> _Challenge_
Gather all lines with the word "Blender" in them.

> _Modeling code records_
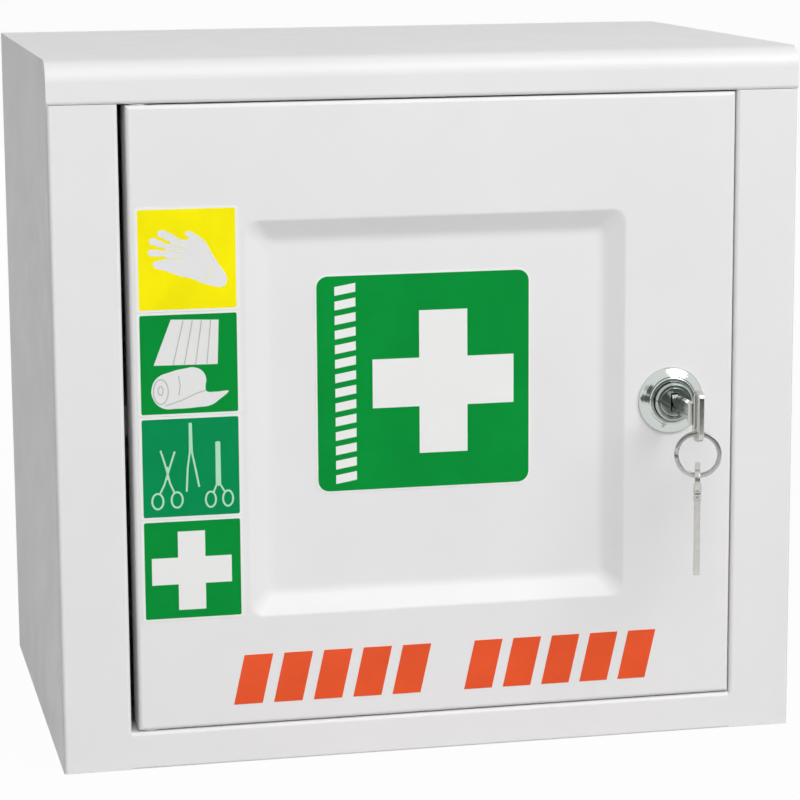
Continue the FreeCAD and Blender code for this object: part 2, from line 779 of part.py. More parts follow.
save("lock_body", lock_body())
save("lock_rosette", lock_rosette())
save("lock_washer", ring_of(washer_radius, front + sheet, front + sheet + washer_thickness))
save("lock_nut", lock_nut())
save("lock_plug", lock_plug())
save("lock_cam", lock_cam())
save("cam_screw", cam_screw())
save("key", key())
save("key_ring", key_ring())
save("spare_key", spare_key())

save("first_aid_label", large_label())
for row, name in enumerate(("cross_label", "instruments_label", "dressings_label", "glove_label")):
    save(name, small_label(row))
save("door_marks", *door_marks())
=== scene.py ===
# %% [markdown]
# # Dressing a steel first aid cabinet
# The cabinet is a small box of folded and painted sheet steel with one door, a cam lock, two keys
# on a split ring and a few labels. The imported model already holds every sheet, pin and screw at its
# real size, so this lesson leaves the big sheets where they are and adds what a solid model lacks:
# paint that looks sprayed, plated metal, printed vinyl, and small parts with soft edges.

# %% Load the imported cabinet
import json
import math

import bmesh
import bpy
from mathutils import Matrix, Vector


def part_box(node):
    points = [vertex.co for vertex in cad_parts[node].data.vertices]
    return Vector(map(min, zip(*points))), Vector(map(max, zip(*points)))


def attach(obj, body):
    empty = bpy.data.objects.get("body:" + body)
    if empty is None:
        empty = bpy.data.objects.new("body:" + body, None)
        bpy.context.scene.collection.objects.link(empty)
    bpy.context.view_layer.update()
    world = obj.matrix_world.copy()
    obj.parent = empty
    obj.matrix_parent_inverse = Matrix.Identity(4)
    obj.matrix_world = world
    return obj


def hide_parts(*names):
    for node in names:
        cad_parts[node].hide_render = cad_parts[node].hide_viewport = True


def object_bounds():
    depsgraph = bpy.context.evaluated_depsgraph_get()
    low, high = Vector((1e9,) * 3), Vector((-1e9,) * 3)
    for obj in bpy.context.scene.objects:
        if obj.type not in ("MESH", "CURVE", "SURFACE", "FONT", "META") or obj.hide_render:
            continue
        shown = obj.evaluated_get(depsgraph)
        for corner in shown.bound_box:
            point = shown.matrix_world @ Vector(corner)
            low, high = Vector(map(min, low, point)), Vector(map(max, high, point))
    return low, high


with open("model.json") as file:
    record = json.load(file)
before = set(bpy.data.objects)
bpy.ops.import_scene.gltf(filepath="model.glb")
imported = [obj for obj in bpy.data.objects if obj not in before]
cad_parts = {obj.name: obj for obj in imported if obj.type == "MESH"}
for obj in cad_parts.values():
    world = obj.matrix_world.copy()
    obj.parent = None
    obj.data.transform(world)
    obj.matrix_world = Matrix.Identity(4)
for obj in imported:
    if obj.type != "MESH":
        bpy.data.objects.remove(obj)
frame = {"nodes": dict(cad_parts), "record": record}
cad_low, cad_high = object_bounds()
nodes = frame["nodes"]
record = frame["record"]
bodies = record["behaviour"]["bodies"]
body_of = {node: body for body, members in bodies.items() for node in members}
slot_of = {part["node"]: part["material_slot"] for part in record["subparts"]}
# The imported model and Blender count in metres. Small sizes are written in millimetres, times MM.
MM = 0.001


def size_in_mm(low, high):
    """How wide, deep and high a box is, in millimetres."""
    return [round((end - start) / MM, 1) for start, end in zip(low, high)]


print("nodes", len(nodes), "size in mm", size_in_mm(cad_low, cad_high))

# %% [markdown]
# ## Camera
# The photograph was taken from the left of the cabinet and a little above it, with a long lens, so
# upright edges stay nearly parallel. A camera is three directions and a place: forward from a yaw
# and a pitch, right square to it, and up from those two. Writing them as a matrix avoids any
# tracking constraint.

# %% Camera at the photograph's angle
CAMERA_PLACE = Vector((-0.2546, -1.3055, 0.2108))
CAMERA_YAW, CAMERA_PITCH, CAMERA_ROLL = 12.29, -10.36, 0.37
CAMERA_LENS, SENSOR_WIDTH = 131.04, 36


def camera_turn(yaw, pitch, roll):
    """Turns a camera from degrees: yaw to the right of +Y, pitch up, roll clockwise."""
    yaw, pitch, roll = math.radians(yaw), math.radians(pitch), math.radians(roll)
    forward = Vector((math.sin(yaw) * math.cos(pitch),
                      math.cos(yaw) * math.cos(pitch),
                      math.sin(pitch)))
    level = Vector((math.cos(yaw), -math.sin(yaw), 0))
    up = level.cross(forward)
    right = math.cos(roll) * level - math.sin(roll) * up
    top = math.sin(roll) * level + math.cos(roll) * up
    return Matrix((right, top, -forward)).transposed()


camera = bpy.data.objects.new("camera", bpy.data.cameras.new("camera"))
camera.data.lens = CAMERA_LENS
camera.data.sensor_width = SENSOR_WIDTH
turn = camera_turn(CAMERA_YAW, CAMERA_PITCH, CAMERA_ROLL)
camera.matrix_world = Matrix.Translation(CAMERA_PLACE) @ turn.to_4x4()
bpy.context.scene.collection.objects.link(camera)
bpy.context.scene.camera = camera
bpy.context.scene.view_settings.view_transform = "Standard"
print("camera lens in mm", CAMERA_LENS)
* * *
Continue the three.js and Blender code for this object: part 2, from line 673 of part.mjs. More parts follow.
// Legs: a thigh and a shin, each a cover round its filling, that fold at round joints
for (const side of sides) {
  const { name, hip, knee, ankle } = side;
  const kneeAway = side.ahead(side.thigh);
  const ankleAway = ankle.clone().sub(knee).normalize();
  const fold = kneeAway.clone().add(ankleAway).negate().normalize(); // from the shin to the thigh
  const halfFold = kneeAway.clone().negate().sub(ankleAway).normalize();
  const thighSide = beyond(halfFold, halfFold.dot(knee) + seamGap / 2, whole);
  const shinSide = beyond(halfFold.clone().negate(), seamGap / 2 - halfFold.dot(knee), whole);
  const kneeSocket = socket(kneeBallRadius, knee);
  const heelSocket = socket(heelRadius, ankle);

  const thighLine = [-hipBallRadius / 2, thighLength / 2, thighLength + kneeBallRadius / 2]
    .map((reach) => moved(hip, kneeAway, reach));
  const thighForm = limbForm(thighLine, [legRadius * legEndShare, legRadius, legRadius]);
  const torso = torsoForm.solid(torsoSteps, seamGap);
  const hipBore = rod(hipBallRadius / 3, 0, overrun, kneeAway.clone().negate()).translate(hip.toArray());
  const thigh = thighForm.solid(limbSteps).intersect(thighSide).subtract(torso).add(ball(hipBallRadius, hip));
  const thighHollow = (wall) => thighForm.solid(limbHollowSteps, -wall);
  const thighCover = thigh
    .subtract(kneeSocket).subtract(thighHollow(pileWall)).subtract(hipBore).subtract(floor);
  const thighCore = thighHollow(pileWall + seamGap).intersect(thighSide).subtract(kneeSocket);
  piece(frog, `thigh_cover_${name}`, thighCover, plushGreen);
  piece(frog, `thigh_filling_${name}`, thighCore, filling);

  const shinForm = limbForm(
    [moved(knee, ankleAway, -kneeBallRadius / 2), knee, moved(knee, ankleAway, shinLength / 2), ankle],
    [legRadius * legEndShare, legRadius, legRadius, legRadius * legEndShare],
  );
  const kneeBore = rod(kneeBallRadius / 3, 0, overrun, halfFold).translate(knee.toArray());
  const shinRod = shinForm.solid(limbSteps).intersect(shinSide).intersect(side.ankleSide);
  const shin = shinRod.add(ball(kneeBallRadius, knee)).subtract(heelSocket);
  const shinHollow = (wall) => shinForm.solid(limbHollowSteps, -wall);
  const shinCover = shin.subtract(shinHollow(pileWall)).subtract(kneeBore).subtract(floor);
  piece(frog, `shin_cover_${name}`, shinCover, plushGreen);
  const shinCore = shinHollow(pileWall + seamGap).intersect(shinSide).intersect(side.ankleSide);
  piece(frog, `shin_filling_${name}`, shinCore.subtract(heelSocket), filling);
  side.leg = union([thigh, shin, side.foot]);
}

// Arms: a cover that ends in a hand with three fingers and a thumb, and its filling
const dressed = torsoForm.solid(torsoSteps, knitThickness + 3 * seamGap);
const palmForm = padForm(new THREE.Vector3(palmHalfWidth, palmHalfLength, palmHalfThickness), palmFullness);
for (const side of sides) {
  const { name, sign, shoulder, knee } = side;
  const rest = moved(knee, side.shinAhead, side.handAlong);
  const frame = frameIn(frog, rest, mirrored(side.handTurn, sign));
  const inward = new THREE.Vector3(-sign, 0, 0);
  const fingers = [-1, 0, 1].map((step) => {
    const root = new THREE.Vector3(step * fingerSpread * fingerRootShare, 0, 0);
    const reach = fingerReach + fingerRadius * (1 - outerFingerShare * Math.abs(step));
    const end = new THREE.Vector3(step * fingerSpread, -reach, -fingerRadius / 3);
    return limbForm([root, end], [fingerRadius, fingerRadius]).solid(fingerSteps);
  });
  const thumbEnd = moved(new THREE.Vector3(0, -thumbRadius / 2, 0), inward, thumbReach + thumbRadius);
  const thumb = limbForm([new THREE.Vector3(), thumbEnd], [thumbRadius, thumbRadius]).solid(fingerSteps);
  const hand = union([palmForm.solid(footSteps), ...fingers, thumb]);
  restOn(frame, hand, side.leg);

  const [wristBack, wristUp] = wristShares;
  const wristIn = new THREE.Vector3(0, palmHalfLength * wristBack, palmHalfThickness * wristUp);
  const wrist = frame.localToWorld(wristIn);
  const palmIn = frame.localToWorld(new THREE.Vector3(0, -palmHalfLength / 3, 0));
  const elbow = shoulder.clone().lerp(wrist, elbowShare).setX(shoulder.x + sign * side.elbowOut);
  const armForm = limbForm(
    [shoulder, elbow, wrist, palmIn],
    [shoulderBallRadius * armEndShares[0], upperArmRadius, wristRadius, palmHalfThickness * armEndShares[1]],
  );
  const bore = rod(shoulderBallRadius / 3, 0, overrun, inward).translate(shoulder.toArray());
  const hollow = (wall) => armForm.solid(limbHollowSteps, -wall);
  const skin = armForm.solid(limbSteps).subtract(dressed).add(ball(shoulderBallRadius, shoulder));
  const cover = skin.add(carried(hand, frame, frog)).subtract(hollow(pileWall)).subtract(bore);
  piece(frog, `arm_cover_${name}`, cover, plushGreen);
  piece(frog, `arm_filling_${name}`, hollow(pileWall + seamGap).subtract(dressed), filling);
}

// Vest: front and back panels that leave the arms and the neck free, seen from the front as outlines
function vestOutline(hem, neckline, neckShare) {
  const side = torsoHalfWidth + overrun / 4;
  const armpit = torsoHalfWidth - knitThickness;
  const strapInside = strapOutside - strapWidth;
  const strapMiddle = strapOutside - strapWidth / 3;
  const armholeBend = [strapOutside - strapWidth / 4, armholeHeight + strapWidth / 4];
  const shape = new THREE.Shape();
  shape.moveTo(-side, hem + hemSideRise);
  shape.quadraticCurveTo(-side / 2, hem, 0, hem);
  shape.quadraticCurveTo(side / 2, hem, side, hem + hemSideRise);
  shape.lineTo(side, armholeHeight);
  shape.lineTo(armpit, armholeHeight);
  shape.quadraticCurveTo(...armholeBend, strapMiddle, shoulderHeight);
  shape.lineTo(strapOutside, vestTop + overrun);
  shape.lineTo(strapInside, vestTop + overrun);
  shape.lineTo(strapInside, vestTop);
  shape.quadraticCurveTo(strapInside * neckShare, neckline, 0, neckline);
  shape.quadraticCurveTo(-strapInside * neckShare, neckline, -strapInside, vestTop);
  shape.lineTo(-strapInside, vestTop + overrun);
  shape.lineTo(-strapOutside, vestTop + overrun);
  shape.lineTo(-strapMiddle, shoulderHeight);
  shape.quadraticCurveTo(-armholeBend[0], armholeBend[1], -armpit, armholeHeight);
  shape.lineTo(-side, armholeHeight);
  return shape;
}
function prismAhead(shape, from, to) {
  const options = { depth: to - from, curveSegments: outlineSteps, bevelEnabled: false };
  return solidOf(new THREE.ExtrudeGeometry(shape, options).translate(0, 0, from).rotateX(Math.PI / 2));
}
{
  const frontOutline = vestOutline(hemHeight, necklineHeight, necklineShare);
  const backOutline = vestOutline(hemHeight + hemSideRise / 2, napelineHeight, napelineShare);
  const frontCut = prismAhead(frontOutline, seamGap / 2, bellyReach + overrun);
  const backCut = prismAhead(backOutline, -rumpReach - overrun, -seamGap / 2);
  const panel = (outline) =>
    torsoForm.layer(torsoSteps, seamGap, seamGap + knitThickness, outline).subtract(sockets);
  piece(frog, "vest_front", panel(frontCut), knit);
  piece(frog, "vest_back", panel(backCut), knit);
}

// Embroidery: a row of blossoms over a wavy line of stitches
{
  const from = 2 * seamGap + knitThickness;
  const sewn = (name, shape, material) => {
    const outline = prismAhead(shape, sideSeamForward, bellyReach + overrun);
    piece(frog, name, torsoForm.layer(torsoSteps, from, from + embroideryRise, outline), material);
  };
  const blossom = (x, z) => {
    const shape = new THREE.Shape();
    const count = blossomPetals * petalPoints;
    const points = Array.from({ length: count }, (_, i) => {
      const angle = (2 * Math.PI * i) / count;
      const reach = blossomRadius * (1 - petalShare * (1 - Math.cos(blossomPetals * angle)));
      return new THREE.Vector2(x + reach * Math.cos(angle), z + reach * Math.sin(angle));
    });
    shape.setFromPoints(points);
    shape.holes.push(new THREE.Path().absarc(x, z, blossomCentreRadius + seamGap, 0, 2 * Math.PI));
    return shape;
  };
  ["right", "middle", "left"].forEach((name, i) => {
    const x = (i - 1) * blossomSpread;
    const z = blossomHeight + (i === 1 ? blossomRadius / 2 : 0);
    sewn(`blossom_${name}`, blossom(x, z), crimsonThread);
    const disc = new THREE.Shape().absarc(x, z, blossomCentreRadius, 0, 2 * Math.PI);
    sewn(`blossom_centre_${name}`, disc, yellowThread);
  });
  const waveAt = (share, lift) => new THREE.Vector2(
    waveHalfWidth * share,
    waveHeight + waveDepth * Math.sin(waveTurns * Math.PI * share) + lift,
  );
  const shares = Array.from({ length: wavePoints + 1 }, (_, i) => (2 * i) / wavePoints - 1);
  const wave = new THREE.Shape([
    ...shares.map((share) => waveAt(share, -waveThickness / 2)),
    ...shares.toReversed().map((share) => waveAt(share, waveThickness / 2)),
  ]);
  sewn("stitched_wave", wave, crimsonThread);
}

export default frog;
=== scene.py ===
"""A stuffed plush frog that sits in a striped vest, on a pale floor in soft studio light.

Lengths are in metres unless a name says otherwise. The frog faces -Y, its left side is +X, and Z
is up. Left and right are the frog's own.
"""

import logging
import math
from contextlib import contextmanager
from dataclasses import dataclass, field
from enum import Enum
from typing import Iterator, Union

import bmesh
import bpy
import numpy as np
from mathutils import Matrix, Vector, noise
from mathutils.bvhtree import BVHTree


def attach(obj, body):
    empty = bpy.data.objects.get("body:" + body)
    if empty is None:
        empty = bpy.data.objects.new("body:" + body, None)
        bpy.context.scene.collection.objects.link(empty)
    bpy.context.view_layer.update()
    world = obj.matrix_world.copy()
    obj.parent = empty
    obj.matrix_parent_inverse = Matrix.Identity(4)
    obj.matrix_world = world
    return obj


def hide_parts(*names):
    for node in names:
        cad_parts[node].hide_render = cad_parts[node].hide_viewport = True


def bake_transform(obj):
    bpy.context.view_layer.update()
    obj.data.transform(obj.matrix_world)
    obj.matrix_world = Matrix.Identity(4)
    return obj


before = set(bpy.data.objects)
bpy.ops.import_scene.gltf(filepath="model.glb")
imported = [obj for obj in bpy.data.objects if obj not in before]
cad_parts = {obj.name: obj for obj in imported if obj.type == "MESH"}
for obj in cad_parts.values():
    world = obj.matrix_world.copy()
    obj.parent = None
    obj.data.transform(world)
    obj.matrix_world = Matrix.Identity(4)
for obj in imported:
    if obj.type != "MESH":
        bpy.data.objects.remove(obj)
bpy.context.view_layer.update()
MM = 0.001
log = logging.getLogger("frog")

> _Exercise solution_
Continue the FreeCAD and Blender code for this object: part 2, from line 779 of part.py. More parts follow.
# The imported model and Blender count in metres. Small sizes are written in millimetres, times MM.
Continue the three.js and Blender code for this object: part 2, from line 673 of part.mjs. More parts follow.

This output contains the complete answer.